企業の特徴や目的によって、取得すべきスキルは異なります。業績や事業内容などのデータに基づき、社員に身に付けてもらいたいスキルを選ぶことが大切です。
社員のスキルの把握や声を聞くことも大事
リスキリングで身に付けるスキルや教材を選定する前に、社員が持つスキルを把握することが大事です。
保有するスキルを把握することで、自社に不足しているスキルが明確になり、スムーズに選定できます。
ほかにも、現在のスキルと取得するスキルにどれだけのギャップがあるのかも把握できるので、教育スケジュールの管理もしやすくなるメリットがあります。
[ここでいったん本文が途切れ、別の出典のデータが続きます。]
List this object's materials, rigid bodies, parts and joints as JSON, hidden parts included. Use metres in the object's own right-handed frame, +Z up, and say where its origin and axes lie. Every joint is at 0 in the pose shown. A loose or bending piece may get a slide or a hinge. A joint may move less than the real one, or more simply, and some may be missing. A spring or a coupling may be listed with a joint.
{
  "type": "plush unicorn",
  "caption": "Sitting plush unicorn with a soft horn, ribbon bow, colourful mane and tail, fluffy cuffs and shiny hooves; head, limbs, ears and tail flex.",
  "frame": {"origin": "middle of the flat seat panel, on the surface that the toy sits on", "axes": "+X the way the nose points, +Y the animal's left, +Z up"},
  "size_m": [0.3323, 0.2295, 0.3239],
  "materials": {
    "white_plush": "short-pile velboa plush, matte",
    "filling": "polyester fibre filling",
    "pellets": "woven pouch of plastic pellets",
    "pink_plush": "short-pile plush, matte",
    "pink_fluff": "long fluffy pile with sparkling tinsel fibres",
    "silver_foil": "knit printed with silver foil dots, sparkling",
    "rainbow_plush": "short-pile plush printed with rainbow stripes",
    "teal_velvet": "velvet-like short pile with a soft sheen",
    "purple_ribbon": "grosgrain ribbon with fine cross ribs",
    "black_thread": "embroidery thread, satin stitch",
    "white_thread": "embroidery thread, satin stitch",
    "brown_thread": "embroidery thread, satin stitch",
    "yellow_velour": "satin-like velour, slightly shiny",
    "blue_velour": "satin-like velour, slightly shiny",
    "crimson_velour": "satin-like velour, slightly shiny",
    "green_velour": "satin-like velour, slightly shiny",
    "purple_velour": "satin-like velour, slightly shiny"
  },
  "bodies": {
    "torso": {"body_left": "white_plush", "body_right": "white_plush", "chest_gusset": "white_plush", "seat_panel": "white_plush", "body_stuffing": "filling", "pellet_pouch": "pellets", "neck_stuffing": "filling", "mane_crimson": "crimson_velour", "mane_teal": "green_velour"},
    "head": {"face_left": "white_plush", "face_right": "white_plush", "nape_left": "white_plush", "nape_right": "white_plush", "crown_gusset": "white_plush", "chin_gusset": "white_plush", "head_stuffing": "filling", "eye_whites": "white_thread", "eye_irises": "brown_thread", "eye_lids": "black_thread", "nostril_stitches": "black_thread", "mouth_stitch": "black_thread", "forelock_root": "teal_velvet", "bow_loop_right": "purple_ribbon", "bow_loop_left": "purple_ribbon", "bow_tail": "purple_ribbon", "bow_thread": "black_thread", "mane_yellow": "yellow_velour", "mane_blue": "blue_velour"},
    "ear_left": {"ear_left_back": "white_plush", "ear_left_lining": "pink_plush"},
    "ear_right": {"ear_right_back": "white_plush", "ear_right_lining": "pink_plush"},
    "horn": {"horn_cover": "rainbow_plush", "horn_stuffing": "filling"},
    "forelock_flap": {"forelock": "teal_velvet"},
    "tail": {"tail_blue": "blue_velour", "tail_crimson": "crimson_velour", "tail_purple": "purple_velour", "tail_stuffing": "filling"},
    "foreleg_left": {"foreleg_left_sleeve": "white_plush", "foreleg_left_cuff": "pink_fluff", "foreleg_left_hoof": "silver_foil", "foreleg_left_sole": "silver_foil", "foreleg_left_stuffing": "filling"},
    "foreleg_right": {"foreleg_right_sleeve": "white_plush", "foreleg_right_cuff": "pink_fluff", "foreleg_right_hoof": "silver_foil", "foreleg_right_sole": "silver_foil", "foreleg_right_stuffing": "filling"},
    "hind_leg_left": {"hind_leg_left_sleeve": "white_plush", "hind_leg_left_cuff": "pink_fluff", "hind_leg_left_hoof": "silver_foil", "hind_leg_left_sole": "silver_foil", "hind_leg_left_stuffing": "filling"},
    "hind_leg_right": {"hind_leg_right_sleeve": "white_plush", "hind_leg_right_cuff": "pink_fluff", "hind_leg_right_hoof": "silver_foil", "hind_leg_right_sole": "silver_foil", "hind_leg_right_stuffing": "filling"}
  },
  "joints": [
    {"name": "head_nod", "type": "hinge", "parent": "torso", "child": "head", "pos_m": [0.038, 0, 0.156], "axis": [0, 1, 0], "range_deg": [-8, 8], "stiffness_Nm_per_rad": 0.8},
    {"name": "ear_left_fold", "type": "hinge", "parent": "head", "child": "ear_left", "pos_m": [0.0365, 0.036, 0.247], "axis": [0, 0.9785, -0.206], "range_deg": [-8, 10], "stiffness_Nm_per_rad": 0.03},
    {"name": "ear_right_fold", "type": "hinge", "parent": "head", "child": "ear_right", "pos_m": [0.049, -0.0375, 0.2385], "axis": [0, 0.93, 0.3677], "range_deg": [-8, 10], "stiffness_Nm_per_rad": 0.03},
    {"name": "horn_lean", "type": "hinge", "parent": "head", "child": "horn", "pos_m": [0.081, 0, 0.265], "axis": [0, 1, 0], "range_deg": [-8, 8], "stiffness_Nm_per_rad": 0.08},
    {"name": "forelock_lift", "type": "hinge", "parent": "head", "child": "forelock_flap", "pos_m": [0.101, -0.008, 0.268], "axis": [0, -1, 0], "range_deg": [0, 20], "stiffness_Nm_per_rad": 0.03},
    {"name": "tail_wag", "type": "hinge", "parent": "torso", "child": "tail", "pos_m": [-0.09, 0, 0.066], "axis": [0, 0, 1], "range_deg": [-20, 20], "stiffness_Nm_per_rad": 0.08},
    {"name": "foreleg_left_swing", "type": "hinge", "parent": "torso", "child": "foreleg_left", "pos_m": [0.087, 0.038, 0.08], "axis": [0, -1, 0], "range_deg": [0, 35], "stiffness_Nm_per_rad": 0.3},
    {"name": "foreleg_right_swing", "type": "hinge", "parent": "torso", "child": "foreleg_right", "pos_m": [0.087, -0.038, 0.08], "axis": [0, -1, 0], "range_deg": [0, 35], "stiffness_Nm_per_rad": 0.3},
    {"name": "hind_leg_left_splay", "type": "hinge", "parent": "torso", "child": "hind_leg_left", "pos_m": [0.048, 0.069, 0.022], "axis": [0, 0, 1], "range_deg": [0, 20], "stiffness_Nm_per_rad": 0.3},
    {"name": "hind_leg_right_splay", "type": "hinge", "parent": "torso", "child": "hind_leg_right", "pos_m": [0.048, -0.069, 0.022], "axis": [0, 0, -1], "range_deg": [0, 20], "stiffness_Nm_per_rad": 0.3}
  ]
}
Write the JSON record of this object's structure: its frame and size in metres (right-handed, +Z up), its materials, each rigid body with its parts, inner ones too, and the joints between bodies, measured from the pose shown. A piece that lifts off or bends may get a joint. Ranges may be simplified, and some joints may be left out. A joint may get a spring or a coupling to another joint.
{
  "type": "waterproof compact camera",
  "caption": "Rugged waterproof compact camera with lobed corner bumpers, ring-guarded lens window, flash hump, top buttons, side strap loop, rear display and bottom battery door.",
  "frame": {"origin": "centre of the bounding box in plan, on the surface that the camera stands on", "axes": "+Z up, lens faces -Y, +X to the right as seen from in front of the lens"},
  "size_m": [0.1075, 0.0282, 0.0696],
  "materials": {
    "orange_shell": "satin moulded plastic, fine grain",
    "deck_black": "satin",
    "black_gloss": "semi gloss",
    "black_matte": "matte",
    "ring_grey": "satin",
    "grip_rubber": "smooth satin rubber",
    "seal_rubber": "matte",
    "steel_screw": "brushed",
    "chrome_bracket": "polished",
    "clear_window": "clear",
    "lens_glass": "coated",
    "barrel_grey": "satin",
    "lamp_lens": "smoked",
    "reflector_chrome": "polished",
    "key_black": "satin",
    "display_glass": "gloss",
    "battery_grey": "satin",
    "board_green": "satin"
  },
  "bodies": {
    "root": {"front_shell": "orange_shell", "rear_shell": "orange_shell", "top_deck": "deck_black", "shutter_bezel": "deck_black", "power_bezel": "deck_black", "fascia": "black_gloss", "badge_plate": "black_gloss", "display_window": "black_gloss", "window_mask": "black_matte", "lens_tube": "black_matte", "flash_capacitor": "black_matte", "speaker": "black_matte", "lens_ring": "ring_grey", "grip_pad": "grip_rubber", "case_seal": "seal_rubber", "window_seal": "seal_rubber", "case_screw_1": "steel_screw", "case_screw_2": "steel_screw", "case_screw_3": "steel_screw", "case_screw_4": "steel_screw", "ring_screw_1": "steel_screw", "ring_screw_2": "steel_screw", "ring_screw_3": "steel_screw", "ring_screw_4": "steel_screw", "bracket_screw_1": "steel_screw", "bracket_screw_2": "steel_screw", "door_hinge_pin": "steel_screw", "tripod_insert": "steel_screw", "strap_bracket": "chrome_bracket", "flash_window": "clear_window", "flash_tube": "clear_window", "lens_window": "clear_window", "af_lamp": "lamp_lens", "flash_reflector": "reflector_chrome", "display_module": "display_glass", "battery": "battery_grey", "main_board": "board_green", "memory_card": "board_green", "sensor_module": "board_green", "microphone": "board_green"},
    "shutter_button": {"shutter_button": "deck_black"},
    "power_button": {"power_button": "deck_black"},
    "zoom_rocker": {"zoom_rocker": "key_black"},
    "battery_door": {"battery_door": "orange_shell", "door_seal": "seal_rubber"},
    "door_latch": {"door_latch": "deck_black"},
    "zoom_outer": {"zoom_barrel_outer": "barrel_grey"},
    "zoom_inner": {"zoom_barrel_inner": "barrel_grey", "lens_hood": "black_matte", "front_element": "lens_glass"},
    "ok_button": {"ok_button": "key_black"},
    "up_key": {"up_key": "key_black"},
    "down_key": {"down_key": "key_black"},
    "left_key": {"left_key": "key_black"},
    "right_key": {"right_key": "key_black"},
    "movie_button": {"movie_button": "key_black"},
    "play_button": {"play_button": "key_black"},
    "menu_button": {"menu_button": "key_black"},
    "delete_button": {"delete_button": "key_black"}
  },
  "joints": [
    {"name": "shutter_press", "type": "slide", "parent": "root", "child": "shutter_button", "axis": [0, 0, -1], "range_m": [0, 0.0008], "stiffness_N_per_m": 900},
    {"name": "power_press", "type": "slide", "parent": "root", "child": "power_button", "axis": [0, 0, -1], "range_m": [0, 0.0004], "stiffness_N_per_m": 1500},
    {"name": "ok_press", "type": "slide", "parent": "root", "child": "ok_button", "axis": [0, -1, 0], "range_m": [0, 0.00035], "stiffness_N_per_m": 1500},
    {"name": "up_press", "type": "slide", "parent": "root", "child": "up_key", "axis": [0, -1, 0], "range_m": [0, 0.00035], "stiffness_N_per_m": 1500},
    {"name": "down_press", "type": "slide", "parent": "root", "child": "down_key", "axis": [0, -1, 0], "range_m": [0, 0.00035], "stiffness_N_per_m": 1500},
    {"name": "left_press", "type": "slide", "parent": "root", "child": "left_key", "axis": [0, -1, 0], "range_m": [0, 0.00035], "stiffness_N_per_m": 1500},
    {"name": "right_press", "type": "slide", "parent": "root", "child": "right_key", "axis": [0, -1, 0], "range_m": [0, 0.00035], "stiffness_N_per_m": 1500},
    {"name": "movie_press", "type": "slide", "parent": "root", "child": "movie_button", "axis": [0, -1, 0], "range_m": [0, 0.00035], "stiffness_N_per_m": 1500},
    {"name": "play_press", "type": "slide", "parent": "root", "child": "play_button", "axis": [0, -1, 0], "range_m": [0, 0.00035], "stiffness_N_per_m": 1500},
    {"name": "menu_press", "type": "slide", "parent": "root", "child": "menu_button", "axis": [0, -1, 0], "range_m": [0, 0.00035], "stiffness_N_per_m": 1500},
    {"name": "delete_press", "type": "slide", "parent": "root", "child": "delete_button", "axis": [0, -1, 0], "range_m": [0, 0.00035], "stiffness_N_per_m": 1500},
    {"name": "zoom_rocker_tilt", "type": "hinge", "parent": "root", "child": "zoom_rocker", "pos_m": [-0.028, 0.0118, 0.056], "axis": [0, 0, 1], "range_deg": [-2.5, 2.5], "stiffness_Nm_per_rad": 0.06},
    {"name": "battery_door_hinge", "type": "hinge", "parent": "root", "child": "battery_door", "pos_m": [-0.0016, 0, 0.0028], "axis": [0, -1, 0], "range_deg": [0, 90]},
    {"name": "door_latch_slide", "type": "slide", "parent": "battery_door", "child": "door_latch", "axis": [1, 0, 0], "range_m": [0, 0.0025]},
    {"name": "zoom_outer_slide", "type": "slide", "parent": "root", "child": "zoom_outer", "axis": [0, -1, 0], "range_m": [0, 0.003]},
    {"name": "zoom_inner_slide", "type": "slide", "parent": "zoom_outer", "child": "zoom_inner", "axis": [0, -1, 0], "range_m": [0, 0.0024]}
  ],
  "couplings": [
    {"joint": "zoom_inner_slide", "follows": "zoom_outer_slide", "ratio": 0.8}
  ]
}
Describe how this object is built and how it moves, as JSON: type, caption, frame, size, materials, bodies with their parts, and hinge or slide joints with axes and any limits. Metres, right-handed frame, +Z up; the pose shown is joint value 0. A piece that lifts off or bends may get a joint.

社員のスキルは、スキルマップやデータベースを構築し、データ管理するのがおすすめです。社内で共有しやすい環境を整えることで、社員ごとに適切な配置が可能となります。
また、社員の意見を聞くことも大事です。リスキリングは会社側の要求で行われますが、社員自身に学ぶ意思がなければ成功しません。
現場に立つ社員が不要と感じるスキルを取らせても、不平不満につながる恐れがあります。
社員が業務内で困っていること、改善したいことを聞き出しましょう。そこから適切なスキルを導くことで、社員も納得のいくリスキリングを実現できます。
教材の開発が難しい場合はアウトソーシングを活用する
リスキリングを実行するには、教材が必要です。
教材は紙媒体のテキストやオンラインから閲覧できる教材・メディアなどがあるので、自社に適した運用方法を選ぶ必要があります。
また、日本の企業は教材や教育カリキュラムを自社開発しようと考える傾向にあります。
しかし、リスキリングで身に付けるスキルは学習内容で専門性を求められることも多く、社内での開発が難しいケースも多いです。
自社で教材の開発が難しい場合は、アウトソーシングの活用がおすすめです。
開発で時間がかかったり、完成しても質が低かったりすると、リスキリングを実施する前に断念せざるを得ない可能性があります。
外注で専門家に開発してもらえれば、費用と時間を節約してリスキリングに取り組むことができ、質の高い教育を提供できるメリットがあります。
リスキリングの実践にあたり、外部の専門家や教育コンテンツの利用を検討してみてください。
学習環境や社内のサポート体制を整える
リスキリングは就労しながら学習することが想定されるので、学習環境と整える必要があります。
リスキリング中は社員の負担が増えるので、特に学習時間の設定には注意が必要です。
例えば終業後や休日を学習時間に設定すると、実質的な残業となり社員から不満が出てしまいます。
そのため、就業時間内に取り組むのが望ましいです。社員の意見や要望も聞いて、実施時間を検討することが大事です。
普段から使っているアプリケーションから学習プログラムにアクセスできる仕組みであれば、学習に取りかかりやすくなります。
学習管理システムを導入し、一人ひとりの理解度や取得したスキルなど進捗管理をする体制を作ることも重要です。
さらに、社員のフォローアップも欠かせません。前向きに取り組んでもらえるように、社内のサポート体制も構築する必要があります。
例えば、資格手当やインセンティブの導入、気軽に質問や意見交換ができる専用コミュニティの構築などで、社員のモチベーションを維持できる工夫を検討してみてください。
習得スキルを実践できる場を提供する
学んだスキルを定着させるには、実践が重要となります。リスキリングは学ばせて終わりではなく、実際に実践できる場所を提供することも大切です。
リスキリングは、新しいスキルを使用できる業務を実施する前に行われるケースも多いです。
すぐに業務に取り入れられないスキルの場合は、今後立ち上げる事業をトライアルで実践するなど、実践に近い環境で経験を積める機会を用意しましょう。
また、実践後は結果に応じてフィードバックすると良いです。実践とフィードバックを繰り返すことで、身に付けたスキルを磨き上げていくことが可能です。
まとめ
働き方の多様化や新しい仕事の創出、人手不足など、労働環境の変化により既存の社員を新しい仕事ができる人材にバージョンアップさせることが重視されるようになりました。
社内に新しい風を吹かせるのに、リスキリングは最適な教育手法です。
社員を育てて企業をさらに成長させたい経営者は、専門家と相談しながらリスキリングの実施を検討してみてください。